=== PROBLEM DETAILS ===
Transcribe only the part of the listing below that begins at the line containing "Write the three.js" and runs to its final line, keeping both ends.

=== RECORDS FOR PROCESSING ===
---+---

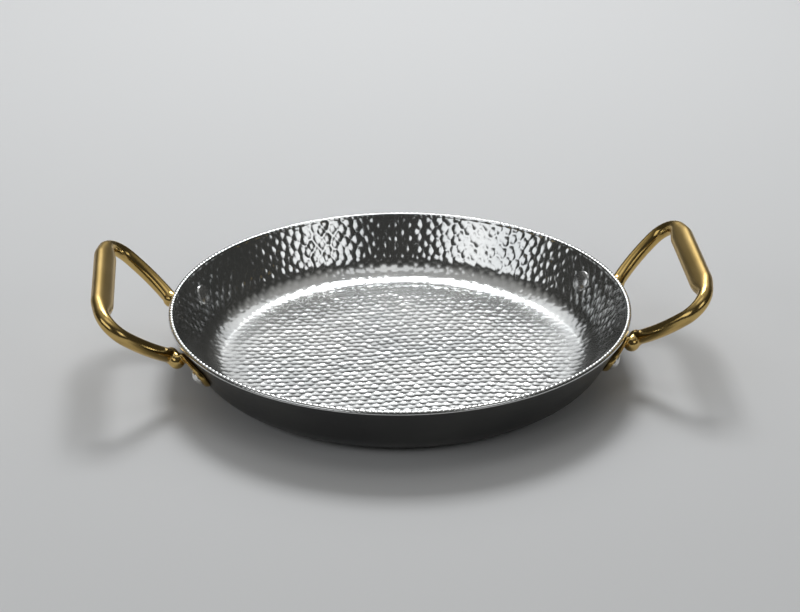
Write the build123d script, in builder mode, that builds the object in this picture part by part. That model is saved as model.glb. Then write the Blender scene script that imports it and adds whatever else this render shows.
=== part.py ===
from build123d import *
from math import acos, asin, atan2, cos, degrees, hypot, radians, sin, sqrt
import os

# Shallow two-handled pan of hammered steel. Two loop handles stand out at its ends,
# along X, and each is held to the wall by two rivets. The origin is the middle of the
# underside. Sizes are in millimetres and angles in degrees.

# Pan: one sheet with a flat floor, a round corner, a straight sloping wall and a bead.
# The flat floor ends flat_inset inside the rim.
rim_radius = 130.0
pan_height = 36.0
flat_inset = 34.0
corner_radius = 24.5
sheet_thickness = 2.6
bead_radius = 1.7

# Rivets: a low domed head inside the pan and a smaller formed head on the flange
rivet_height = 21.5
rivet_half_spacing = 50.0
shank_radius = 2.5
inner_head_radius = 6.2
inner_head_height = 1.7
outer_head_radius = 4.6
outer_head_height = 2.2
head_edge = 0.5
hole_clearance = 0.1
seat_clearance = 0.1

# Handle: a round rod bent to a loop that slopes up, widened to an oval at the grip
rod_radius = 4.1
loop_tilt = 40.0
elbow_drop = 9.0
elbow_standoff = 8.1
elbow_half_spacing = 36.0
loop_reach = 46.8
loop_half_width = 58.3
leg_bend_out = 13.1
leg_bend_half_width = 47.7
leg_bend_radius = 76.0
corner_bend_radius = 13.0
grip_width = 14.4
grip_thickness = 8.6
grip_taper = 16.0
grip_end_gap = 4.0

# Handle ends: a knuckle turns each leg back into a flange that lies on the wall
neck_radius = 4.3
knuckle_radius = 4.7
knuckle_drop = 1.6
knuckle_standoff = 6.7
knuckle_shift = 3.2
flange_thickness = 3.0
flange_end_radius = 8.0
flange_root_radius = 5.2

# Wall line: tangent to the corner arc and through the centre of the rim bead
flat_radius = rim_radius - flat_inset
bead_x = rim_radius - bead_radius
bead_z = pan_height - bead_radius
half_sheet = sheet_thickness / 2
middle_corner_radius = corner_radius - half_sheet
bead_distance = hypot(bead_x - flat_radius, bead_z - corner_radius)
normal_angle = degrees(
    atan2(bead_z - corner_radius, bead_x - flat_radius)
    - acos(middle_corner_radius / bead_distance)
)
normal_x = cos(radians(normal_angle))
normal_z = sin(radians(normal_angle))
outer_seat = half_sheet + seat_clearance
flange_face = outer_seat + flange_thickness


def wall_point(height, offset):
    # Point (radius, height) on the wall's middle line, moved out by offset
    along = (height - bead_z) / normal_x
    middle = bead_x - along * normal_z
    return middle + offset * normal_x, height + offset * normal_z


def wall_radius(height, offset):
    # Radius, at exactly this height, of the surface that lies offset out from the middle
    return bead_x + (offset - (height - bead_z) * normal_z) / normal_x


def wall_strip(inner, outer):
    # Outline of the straight band between two offsets, long enough for every cut
    low, high = -pan_height, 2 * pan_height
    return [
        wall_point(low, inner),
        wall_point(low, outer),
        wall_point(high, outer),
        wall_point(high, inner),
    ]


def around(radius, height, half_spacing):
    # Point at this radius whose distance from the XZ plane is half_spacing
    return Vector(sqrt(radius**2 - half_spacing**2), half_spacing, height)


def normal_plane(point, side_x, side_y):
    # Plane on the wall at a point, mirrored to its side; its Z leaves the wall squarely
    turn = atan2(point.Y, point.X)
    origin = (side_x * point.X, side_y * point.Y, point.Z)
    outward = (side_x * cos(turn) * normal_x, side_y * sin(turn) * normal_x, normal_z)
    sideways = (-side_y * sin(turn), side_x * cos(turn), 0)
    return Plane(origin=origin, x_dir=sideways, z_dir=outward)


rivet_point = around(wall_radius(rivet_height, half_sheet), rivet_height, rivet_half_spacing)
sides = {"right": 1, "left": -1}
ends = {"front": -1, "back": 1}

# Pan
with BuildPart() as pan:
    with BuildSketch(Plane.XZ):
        with BuildLine():
            inner_radius = corner_radius - sheet_thickness
            arc_size = normal_angle + 90
            arc_center = (flat_radius, corner_radius)
            underside = Line((0, 0), (flat_radius, 0))
            outer_arc = CenterArc(arc_center, corner_radius, -90, arc_size)
            outer_wall = Line(outer_arc @ 1, wall_point(bead_z, half_sheet))
            inner_arc = CenterArc(arc_center, inner_radius, -90, arc_size)
            inner_wall = Line(inner_arc @ 1, wall_point(bead_z, -half_sheet))
            Line(outer_wall @ 1, inner_wall @ 1)
            floor_top = Line((0, sheet_thickness), inner_arc @ 0)
            Line(floor_top @ 0, underside @ 0)
        make_face()
        with Locations((bead_x, bead_z)):
            Circle(bead_radius)
    revolve(axis=Axis.Z)
    for side_x in sides.values():
        for side_y in ends.values():
            with Locations(normal_plane(rivet_point, side_x, side_y).offset(bead_radius)):
                Hole(shank_radius + hole_clearance, depth=2 * bead_radius + sheet_thickness)
pan.part.label = "pan"

# Loop plane of the right handle: X runs out and up, Y runs along the grip
elbow_height = pan_height - elbow_drop
elbow = around(
    wall_radius(elbow_height, half_sheet) + elbow_standoff, elbow_height, elbow_half_spacing
)
tilt_x = cos(radians(loop_tilt))
tilt_z = sin(radians(loop_tilt))
loop_plane = Plane(
    origin=(elbow.X, 0, elbow.Z), x_dir=(tilt_x, 0, tilt_z), z_dir=(-tilt_z, 0, tilt_x)
)
knuckle_height = elbow_height - knuckle_drop
knuckle = around(
    wall_radius(knuckle_height, half_sheet) + knuckle_standoff,
    knuckle_height,
    elbow_half_spacing + knuckle_shift,
)
ball_arc = 180 - degrees(asin(neck_radius / knuckle_radius))
grip_half_length = loop_half_width - corner_bend_radius - grip_end_gap

# Grip stations: position along the grip, width and thickness of the oval
rod_width = 2 * rod_radius
grip_stations = [
    (-grip_half_length, rod_width, rod_width),
    (-grip_half_length + grip_taper, grip_width, grip_thickness),
    (grip_half_length - grip_taper, grip_width, grip_thickness),
    (grip_half_length, rod_width, rod_width),
]


def handle_end(side_y):
    # Flange from under the knuckle to past the rivet, with the knuckle that stands on it
    rivet_plane = normal_plane(rivet_point, 1, side_y)
    elbow_end = Vector(elbow.X, side_y * elbow.Y, elbow.Z)
    knuckle_end = Vector(knuckle.X, side_y * knuckle.Y, knuckle.Z)
    foot = rivet_plane.to_local_coords(knuckle_end)
    turn_way = (knuckle_end - elbow_end).normalized()
    turn_length = (knuckle_end - elbow_end).length
    wall_way = -normal_plane(knuckle, 1, side_y).z_dir
    knuckle_plane = Plane(origin=elbow_end, x_dir=turn_way, z_dir=turn_way.cross(wall_way))
    with BuildPart() as end_piece:
        with BuildSketch(rivet_plane):
            Circle(flange_end_radius)
            with Locations((foot.X, foot.Y)):
                Circle(flange_root_radius)
            make_hull()
        extrude(amount=2 * flange_face, both=True)
        with BuildSketch(Plane.XZ):
            with BuildLine():
                Polyline(*wall_strip(outer_seat, flange_face), close=True)
            make_face()
        revolve(axis=Axis.Z, mode=Mode.INTERSECT)
        with BuildSketch(knuckle_plane):
            with BuildLine():
                wall_ball = CenterArc((turn_length, 0), knuckle_radius, 0, ball_arc)
                leg_ball = CenterArc((0, 0), knuckle_radius, 180 - ball_arc, ball_arc)
                Line(wall_ball @ 1, leg_ball @ 0)
                Line(leg_ball @ 1, wall_ball @ 0)
            make_face()
        revolve(axis=Axis(elbow_end, turn_way))
        with BuildSketch(Plane.XZ):
            with BuildLine():
                Polyline(*wall_strip(-2 * knuckle_radius, outer_seat), close=True)
            make_face()
        revolve(axis=Axis.Z, mode=Mode.SUBTRACT)
        with Locations(rivet_plane.offset(2 * flange_face)):
            Hole(shank_radius + hole_clearance, depth=2 * flange_face)
    return end_piece.part


front_end = handle_end(ends["front"])
back_end = handle_end(ends["back"])

# Right handle
with BuildPart() as handle_right:
    with BuildLine(loop_plane) as rod_path:
        FilletPolyline(
            (0, -elbow_half_spacing),
            (leg_bend_out, -leg_bend_half_width),
            (loop_reach, -loop_half_width),
            (loop_reach, loop_half_width),
            (leg_bend_out, leg_bend_half_width),
            (0, elbow_half_spacing),
            radius=[leg_bend_radius, corner_bend_radius, corner_bend_radius, leg_bend_radius],
        )
    with BuildSketch(Plane(origin=rod_path.line @ 0, z_dir=rod_path.line % 0)):
        Circle(rod_radius)
    sweep()
    for position, width, thickness in grip_stations:
        station = loop_plane.from_local_coords((loop_reach, position, 0))
        with BuildSketch(Plane(origin=station, x_dir=loop_plane.x_dir, z_dir=(0, 1, 0))):
            Ellipse(width / 2, thickness / 2)
    loft()
    add([front_end, back_end])
handle_right.part.label = "handle_right"

# Left handle: the same piece, turned half a circle about the pan's axis
with BuildPart() as handle_left:
    add(handle_right.part, rotation=(0, 0, 180))
handle_left.part.label = "handle_left"

# Rivet heads: seat on the rivet's axis, radius, height and the way the head points
inner_face = -sheet_thickness - seat_clearance
outer_face = seat_clearance + flange_thickness + seat_clearance
rivet_heads = [
    (inner_face, inner_head_radius, inner_head_height, -1),
    (outer_face, outer_head_radius, outer_head_height, 1),
]


def rivet(side_x, side_y):
    # Two domed heads cut to the surfaces that they lie on, joined by a shank
    seat_plane = normal_plane(rivet_point, side_x, side_y)
    profile_plane = Plane(
        origin=seat_plane.origin,
        x_dir=seat_plane.x_dir,
        z_dir=seat_plane.x_dir.cross(seat_plane.z_dir),
    )
    with BuildPart() as body:
        for seat, radius, height, way in rivet_heads:
            root = seat - way * flange_thickness / 2
            edge = seat + way * head_edge
            top = seat + way * height
            with BuildSketch(profile_plane):
                with BuildLine():
                    Polyline((0, top), (0, root), (radius, root), (radius, edge))
                    TangentArc((0, top), (radius, edge), tangent=(1, 0))
                make_face()
            revolve(axis=Axis(seat_plane.origin, seat_plane.z_dir))
        with BuildSketch(Plane.XZ):
            with BuildLine():
                Polyline(
                    *wall_strip(-half_sheet - seat_clearance, flange_face + seat_clearance),
                    close=True,
                )
            make_face()
        revolve(axis=Axis.Z, mode=Mode.SUBTRACT)
        with BuildSketch(seat_plane.offset(inner_face - head_edge)):
            Circle(shank_radius)
        extrude(amount=outer_face - inner_face + 2 * head_edge)
    return body.part


pieces = [pan.part, handle_right.part, handle_left.part]
for side, side_x in sides.items():
    for end, side_y in ends.items():
        pieces.append(rivet(side_x, side_y))
        pieces[-1].label = f"rivet_{side}_{end}"

os.makedirs("parts", exist_ok=True)
for piece in pieces:
    export_step(piece, f"parts/{piece.label}.step")
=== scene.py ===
import math
import random

import bpy
from mathutils import Matrix, Vector, kdtree


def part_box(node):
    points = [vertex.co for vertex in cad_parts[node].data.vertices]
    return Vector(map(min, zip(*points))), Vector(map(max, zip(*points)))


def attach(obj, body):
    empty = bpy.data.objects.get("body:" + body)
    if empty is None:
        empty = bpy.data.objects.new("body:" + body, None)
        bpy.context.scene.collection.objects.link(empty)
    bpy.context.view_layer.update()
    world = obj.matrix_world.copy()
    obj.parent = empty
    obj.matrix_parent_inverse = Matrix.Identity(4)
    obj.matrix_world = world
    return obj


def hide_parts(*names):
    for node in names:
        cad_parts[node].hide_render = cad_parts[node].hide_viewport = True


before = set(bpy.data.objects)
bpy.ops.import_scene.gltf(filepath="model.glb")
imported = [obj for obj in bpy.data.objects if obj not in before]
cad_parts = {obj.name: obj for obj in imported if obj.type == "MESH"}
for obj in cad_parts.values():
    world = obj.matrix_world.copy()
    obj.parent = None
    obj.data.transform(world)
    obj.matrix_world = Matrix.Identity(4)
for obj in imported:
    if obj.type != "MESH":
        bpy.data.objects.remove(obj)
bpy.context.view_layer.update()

# Two-handled hammered pan: one steel sheet, two gold-coloured loop handles, four rivets.
# Metres, in the frame's own axes: +X to the right handle, +Z up.

scene = bpy.context.scene
scene.view_settings.view_transform = "Standard"
random.seed(7)
mm = 0.001
riderBody = "root"


def makeObject(name, points, faces):
    mesh = bpy.data.meshes.new(name)
    mesh.from_pydata(points, [], faces)
    mesh.polygons.foreach_set("use_smooth", [True] * len(mesh.polygons))
    mesh.update()
    piece = bpy.data.objects.new(name, mesh)
    scene.collection.objects.link(piece)
    return piece


def smoothStep(low, high, value):
    t = min(1.0, max(0.0, (value - low) / (high - low)))
    return t * t * (3 - 2 * t)


# What all the metals share
finish = {
    "grainDetail": 3.0,
    "grainRoughness": 0.6,
    "scratchSharpness": 3.0,    # higher leaves fewer, crisper lines
    "fullScratch": 0.5,         # mask value at which the metal is at its roughest
    "driftDetail": 2.0,
    "driftLow": 0.35,           # cloud values where the drift starts and ends
    "driftHigh": 0.65,
}


def addSocket(group, name, kind, out=False):
    way = "OUTPUT" if out else "INPUT"
    group.interface.new_socket(name=name, in_out=way, socket_type=kind)


def startGroup(name):
    group = bpy.data.node_groups.new(name, "ShaderNodeTree")
    return group, group.nodes.new("NodeGroupInput"), group.nodes.new("NodeGroupOutput")


def makeScratchGroup():
    # Fine uneven marks, as a height and as a mask of the deepest
    group, given, result = startGroup("fineScratches")
    addSocket(group, "Vector", "NodeSocketVector")
    addSocket(group, "Scale", "NodeSocketFloat")
    addSocket(group, "Sharpness", "NodeSocketFloat")
    addSocket(group, "Height", "NodeSocketFloat", out=True)
    addSocket(group, "Mask", "NodeSocketFloat", out=True)
    nodes, links = group.nodes, group.links
    grain = nodes.new("ShaderNodeTexNoise")
    grain.inputs["Detail"].default_value = finish["grainDetail"]
    grain.inputs["Roughness"].default_value = finish["grainRoughness"]
    links.new(given.outputs["Vector"], grain.inputs["Vector"])
    links.new(given.outputs["Scale"], grain.inputs["Scale"])
    power = nodes.new("ShaderNodeMath")
    power.operation = "POWER"
    links.new(grain.outputs["Fac"], power.inputs[0])
    links.new(given.outputs["Sharpness"], power.inputs[1])
    links.new(grain.outputs["Fac"], result.inputs["Height"])
    links.new(power.outputs[0], result.inputs["Mask"])
    return group


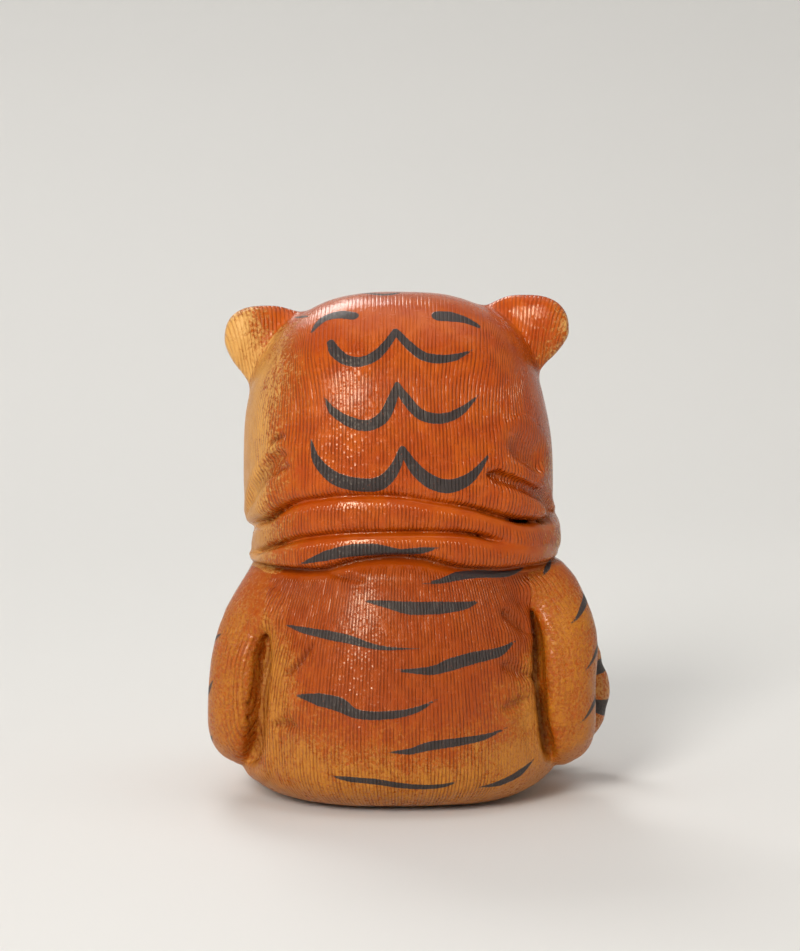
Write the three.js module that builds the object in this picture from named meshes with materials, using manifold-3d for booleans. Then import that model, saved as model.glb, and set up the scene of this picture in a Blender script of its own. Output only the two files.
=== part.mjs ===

---+---

=== WRITTEN ANSWER ===
Write the three.js module that builds the object in this picture from named meshes with materials, using manifold-3d for booleans. Then import that model, saved as model.glb, and set up the scene of this picture in a Blender script of its own. Output only the two files.
=== part.mjs ===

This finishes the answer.